*What this task involves*
Using the data beneath this instruction, retype only the lines from the one that contains "build_hinges(mats)" down to the one that contains "before = set(bpy.data.objects)", both included, exactly as they appear.

▬▬▬▬▬▬

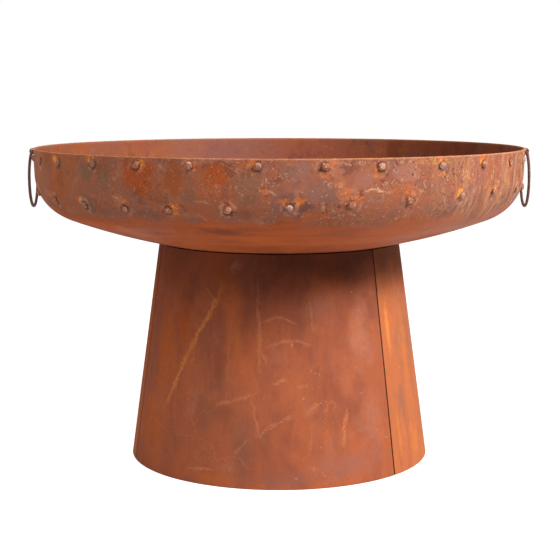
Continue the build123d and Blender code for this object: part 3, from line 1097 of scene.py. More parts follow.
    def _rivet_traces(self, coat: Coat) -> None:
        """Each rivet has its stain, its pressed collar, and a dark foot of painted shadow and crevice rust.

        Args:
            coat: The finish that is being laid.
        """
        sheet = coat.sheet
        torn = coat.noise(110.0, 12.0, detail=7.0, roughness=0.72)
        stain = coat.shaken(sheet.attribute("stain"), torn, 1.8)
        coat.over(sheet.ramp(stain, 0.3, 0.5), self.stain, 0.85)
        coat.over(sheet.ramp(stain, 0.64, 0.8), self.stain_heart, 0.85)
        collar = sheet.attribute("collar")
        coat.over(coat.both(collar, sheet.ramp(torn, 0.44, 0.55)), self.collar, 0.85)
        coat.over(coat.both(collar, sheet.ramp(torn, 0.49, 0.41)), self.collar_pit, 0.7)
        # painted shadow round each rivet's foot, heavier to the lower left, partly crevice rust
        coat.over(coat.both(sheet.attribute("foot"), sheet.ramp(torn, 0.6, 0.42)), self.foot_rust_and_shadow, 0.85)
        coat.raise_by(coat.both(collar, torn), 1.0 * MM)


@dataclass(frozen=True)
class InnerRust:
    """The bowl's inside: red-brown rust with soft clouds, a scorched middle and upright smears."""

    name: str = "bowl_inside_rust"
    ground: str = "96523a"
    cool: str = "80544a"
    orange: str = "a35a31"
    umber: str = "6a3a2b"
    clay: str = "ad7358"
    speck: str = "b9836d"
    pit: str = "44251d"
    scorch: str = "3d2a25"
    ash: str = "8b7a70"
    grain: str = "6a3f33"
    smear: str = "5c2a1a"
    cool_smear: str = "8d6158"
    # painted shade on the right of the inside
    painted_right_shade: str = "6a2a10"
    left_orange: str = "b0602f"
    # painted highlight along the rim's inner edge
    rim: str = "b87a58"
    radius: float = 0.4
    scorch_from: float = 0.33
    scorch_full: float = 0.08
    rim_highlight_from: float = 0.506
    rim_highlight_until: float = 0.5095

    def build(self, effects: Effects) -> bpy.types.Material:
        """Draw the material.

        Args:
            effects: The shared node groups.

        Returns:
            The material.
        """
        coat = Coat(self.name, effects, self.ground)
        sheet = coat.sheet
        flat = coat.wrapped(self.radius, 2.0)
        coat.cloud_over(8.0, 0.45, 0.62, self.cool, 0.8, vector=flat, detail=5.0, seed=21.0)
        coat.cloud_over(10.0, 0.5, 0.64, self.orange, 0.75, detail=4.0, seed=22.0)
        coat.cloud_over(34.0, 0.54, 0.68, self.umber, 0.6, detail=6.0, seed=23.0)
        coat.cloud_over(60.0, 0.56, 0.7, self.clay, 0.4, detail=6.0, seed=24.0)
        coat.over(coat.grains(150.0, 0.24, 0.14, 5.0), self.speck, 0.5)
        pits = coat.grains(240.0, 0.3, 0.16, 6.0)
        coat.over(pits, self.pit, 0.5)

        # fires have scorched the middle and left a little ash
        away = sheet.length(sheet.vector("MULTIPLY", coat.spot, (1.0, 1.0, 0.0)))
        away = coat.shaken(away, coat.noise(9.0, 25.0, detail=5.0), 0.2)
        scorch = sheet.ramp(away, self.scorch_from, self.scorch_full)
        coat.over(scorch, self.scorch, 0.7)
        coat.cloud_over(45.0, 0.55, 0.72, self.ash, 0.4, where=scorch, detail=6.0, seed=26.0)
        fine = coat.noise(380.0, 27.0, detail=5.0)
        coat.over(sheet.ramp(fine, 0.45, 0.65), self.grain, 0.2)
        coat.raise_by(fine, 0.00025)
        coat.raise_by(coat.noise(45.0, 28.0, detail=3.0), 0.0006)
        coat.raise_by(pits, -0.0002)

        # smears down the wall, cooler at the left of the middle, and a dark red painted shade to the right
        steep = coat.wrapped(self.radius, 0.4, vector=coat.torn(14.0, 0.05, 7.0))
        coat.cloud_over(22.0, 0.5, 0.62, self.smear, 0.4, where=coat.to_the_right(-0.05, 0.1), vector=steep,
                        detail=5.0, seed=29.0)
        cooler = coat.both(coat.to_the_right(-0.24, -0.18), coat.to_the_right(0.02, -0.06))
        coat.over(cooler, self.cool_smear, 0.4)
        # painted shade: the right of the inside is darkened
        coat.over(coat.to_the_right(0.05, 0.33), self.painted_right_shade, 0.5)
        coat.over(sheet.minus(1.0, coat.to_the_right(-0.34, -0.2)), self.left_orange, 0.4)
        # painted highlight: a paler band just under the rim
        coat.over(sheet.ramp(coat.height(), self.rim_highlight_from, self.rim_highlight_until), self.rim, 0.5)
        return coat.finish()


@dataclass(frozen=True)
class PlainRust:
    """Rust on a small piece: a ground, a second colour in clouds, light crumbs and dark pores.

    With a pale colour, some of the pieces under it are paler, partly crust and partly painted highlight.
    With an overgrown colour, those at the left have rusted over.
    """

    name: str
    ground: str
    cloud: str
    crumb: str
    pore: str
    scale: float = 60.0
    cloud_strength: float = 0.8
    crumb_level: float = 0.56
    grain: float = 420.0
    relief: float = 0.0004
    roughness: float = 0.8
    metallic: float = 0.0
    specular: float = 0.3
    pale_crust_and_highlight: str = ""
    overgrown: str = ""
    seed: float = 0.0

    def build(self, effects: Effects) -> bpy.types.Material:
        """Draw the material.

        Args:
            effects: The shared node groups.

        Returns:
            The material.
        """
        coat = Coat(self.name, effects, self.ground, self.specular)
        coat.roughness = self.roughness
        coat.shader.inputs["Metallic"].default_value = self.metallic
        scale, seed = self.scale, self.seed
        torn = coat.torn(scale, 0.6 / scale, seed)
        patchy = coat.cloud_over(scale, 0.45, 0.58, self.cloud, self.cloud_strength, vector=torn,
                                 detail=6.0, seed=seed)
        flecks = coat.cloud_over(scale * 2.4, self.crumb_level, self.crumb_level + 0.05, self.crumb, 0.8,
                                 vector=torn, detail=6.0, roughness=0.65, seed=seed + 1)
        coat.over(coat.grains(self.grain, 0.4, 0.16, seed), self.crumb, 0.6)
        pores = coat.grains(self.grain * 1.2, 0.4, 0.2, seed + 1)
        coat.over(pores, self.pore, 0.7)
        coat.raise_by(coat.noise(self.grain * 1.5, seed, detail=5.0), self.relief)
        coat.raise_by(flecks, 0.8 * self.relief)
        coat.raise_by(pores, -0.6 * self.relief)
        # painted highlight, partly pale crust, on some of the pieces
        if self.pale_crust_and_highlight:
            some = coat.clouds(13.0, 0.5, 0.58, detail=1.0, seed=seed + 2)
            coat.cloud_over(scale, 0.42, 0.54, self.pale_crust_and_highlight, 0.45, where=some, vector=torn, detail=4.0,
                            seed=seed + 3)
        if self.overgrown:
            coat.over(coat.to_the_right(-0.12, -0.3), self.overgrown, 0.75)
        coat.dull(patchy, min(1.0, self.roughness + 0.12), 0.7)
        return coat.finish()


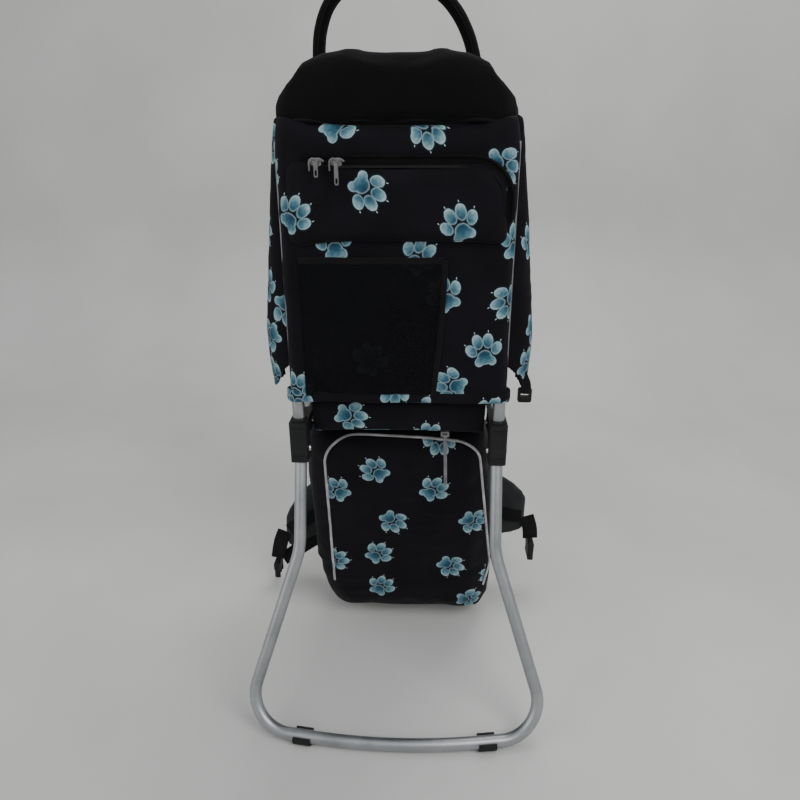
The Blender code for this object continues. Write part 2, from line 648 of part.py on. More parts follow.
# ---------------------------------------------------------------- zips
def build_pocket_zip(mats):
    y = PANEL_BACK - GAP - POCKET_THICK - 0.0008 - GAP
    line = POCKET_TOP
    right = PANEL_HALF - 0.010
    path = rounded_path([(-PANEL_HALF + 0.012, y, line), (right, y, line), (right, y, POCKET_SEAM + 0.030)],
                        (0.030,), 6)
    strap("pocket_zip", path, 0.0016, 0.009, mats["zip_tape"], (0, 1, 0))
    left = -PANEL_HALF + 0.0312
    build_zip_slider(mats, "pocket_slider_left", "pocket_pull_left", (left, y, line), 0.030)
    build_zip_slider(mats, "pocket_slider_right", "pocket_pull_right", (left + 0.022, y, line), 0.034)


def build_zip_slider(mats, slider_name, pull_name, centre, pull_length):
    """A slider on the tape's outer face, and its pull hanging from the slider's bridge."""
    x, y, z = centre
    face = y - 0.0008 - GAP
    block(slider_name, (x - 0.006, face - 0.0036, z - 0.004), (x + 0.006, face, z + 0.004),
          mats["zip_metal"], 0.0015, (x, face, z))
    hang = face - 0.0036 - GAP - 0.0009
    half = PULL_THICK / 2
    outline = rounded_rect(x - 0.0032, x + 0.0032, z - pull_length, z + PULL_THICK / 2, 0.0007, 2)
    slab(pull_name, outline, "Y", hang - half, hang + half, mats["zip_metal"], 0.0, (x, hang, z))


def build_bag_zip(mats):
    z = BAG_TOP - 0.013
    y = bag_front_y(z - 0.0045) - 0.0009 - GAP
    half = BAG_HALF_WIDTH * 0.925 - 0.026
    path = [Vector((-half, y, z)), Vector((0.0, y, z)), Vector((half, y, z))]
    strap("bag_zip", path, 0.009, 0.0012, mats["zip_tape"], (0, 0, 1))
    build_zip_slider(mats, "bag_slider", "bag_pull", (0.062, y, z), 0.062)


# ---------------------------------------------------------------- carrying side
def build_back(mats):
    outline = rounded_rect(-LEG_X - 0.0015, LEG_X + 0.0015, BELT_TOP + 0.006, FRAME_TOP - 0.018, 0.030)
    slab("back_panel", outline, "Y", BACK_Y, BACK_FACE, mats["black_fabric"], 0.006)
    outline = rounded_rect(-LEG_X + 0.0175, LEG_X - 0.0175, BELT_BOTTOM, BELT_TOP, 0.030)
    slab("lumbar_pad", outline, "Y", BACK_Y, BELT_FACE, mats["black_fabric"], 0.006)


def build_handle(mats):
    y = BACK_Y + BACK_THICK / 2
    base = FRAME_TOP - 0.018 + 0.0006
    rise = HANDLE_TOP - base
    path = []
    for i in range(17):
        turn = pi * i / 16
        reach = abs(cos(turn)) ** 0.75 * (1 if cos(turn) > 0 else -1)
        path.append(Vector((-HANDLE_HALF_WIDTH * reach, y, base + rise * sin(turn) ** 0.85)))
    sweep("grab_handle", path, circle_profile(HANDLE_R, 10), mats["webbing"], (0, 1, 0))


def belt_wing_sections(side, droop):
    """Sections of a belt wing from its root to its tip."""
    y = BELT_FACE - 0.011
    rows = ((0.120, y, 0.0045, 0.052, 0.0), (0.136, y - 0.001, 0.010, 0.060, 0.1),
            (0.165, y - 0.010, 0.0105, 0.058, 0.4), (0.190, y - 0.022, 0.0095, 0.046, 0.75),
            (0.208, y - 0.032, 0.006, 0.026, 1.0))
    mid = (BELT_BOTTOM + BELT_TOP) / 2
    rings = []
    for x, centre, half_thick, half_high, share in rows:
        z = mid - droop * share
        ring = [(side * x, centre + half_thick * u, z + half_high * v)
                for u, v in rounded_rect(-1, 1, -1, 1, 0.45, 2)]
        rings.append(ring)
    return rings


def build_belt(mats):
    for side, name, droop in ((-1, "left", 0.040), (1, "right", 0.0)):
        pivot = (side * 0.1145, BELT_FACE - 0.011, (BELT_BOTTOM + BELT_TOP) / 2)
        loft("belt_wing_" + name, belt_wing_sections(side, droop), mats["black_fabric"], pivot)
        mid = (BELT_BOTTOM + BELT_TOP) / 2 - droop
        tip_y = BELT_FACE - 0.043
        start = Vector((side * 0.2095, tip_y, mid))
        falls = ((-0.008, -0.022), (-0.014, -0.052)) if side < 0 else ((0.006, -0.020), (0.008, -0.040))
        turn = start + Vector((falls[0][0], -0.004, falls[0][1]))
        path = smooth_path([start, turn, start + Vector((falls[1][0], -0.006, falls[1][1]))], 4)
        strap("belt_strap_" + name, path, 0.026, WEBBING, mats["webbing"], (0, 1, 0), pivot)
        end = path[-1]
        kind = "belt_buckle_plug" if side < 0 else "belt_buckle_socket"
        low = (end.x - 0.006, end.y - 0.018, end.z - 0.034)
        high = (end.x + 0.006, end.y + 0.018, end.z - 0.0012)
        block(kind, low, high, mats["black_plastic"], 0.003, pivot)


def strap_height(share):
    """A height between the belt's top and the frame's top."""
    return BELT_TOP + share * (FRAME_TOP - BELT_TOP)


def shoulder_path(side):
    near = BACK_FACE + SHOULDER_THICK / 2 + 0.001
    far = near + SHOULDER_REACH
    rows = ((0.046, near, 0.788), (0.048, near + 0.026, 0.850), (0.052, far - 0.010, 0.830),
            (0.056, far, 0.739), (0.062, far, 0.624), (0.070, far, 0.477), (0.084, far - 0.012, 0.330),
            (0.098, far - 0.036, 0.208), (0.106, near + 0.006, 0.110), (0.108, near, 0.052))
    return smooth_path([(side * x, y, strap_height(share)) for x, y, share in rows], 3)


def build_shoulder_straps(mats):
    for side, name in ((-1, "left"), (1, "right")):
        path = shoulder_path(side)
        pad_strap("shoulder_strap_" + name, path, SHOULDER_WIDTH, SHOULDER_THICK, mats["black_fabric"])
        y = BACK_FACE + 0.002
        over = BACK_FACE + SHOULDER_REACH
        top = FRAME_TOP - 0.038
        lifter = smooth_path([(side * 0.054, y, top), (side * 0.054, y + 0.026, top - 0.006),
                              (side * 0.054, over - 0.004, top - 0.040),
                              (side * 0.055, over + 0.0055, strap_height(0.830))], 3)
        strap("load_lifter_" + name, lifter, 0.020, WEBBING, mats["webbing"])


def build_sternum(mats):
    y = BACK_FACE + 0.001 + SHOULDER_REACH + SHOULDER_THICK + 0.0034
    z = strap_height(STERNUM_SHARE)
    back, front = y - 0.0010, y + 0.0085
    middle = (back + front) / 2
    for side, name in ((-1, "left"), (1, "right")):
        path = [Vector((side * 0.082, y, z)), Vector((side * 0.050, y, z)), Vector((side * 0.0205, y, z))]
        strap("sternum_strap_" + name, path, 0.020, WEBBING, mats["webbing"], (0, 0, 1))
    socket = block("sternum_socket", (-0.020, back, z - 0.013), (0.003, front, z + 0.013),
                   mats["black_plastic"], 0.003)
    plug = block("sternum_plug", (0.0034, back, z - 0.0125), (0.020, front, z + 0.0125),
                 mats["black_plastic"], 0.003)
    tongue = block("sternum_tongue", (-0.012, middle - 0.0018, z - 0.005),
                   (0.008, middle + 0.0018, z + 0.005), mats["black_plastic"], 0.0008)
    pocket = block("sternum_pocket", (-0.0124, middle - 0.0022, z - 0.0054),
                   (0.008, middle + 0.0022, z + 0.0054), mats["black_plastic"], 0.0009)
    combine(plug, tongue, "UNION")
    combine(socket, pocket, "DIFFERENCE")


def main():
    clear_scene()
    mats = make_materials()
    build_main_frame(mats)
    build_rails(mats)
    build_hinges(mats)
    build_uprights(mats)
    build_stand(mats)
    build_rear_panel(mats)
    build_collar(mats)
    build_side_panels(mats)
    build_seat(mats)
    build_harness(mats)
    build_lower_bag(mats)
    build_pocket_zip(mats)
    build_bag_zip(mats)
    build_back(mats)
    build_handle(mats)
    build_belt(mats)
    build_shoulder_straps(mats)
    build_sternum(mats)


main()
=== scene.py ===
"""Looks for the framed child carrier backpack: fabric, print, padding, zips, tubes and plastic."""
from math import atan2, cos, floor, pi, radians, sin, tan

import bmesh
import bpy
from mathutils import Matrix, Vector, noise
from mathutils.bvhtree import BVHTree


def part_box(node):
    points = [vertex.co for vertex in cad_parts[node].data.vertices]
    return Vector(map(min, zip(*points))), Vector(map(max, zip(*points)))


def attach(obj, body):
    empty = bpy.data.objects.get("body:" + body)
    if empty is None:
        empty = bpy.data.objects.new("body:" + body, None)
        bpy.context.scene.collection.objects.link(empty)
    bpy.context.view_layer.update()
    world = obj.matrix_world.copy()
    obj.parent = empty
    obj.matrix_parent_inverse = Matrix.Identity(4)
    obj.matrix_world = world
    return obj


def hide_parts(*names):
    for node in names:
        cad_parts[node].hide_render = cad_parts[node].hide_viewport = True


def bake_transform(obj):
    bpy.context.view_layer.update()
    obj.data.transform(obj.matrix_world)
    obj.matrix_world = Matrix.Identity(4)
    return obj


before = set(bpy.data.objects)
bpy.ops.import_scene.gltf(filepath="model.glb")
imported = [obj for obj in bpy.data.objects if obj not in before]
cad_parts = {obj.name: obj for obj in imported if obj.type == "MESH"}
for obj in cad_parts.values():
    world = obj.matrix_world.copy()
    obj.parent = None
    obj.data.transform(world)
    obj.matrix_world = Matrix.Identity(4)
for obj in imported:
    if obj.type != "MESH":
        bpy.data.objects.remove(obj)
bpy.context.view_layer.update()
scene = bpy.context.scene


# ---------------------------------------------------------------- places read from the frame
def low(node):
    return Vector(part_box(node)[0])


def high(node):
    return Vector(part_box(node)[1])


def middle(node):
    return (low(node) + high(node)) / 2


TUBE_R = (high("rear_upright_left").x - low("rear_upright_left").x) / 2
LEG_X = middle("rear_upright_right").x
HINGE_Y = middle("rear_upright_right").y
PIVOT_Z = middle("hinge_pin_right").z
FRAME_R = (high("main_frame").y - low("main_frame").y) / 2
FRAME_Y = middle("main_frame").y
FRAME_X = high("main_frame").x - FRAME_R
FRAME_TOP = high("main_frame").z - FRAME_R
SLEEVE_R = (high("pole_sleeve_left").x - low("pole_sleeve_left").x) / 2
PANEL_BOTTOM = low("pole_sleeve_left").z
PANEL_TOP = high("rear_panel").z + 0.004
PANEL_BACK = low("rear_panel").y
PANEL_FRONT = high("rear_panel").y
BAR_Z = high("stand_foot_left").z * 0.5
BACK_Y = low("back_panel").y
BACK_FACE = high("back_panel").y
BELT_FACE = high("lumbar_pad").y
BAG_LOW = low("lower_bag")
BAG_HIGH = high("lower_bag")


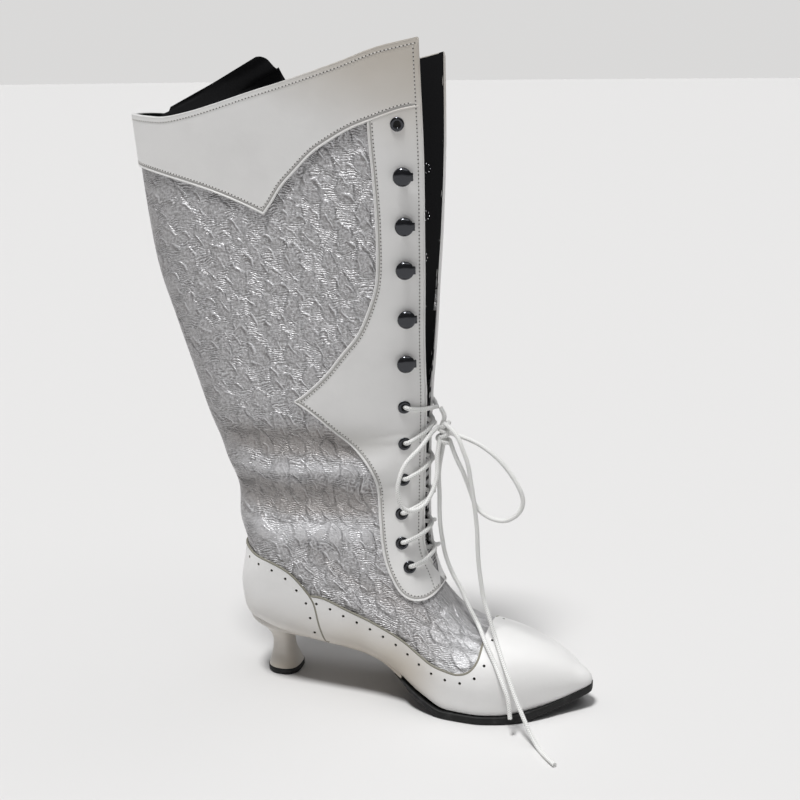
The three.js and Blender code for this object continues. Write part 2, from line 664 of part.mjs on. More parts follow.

▬▬▬▬▬▬

*Task solution*
    build_hinges(mats)
    build_uprights(mats)
    build_stand(mats)
    build_rear_panel(mats)
    build_collar(mats)
    build_side_panels(mats)
    build_seat(mats)
    build_harness(mats)
    build_lower_bag(mats)
    build_pocket_zip(mats)
    build_bag_zip(mats)
    build_back(mats)
    build_handle(mats)
    build_belt(mats)
    build_shoulder_straps(mats)
    build_sternum(mats)


main()
=== scene.py ===
"""Looks for the framed child carrier backpack: fabric, print, padding, zips, tubes and plastic."""
from math import atan2, cos, floor, pi, radians, sin, tan

import bmesh
import bpy
from mathutils import Matrix, Vector, noise
from mathutils.bvhtree import BVHTree


def part_box(node):
    points = [vertex.co for vertex in cad_parts[node].data.vertices]
    return Vector(map(min, zip(*points))), Vector(map(max, zip(*points)))


def attach(obj, body):
    empty = bpy.data.objects.get("body:" + body)
    if empty is None:
        empty = bpy.data.objects.new("body:" + body, None)
        bpy.context.scene.collection.objects.link(empty)
    bpy.context.view_layer.update()
    world = obj.matrix_world.copy()
    obj.parent = empty
    obj.matrix_parent_inverse = Matrix.Identity(4)
    obj.matrix_world = world
    return obj


def hide_parts(*names):
    for node in names:
        cad_parts[node].hide_render = cad_parts[node].hide_viewport = True


def bake_transform(obj):
    bpy.context.view_layer.update()
    obj.data.transform(obj.matrix_world)
    obj.matrix_world = Matrix.Identity(4)
    return obj


before = set(bpy.data.objects)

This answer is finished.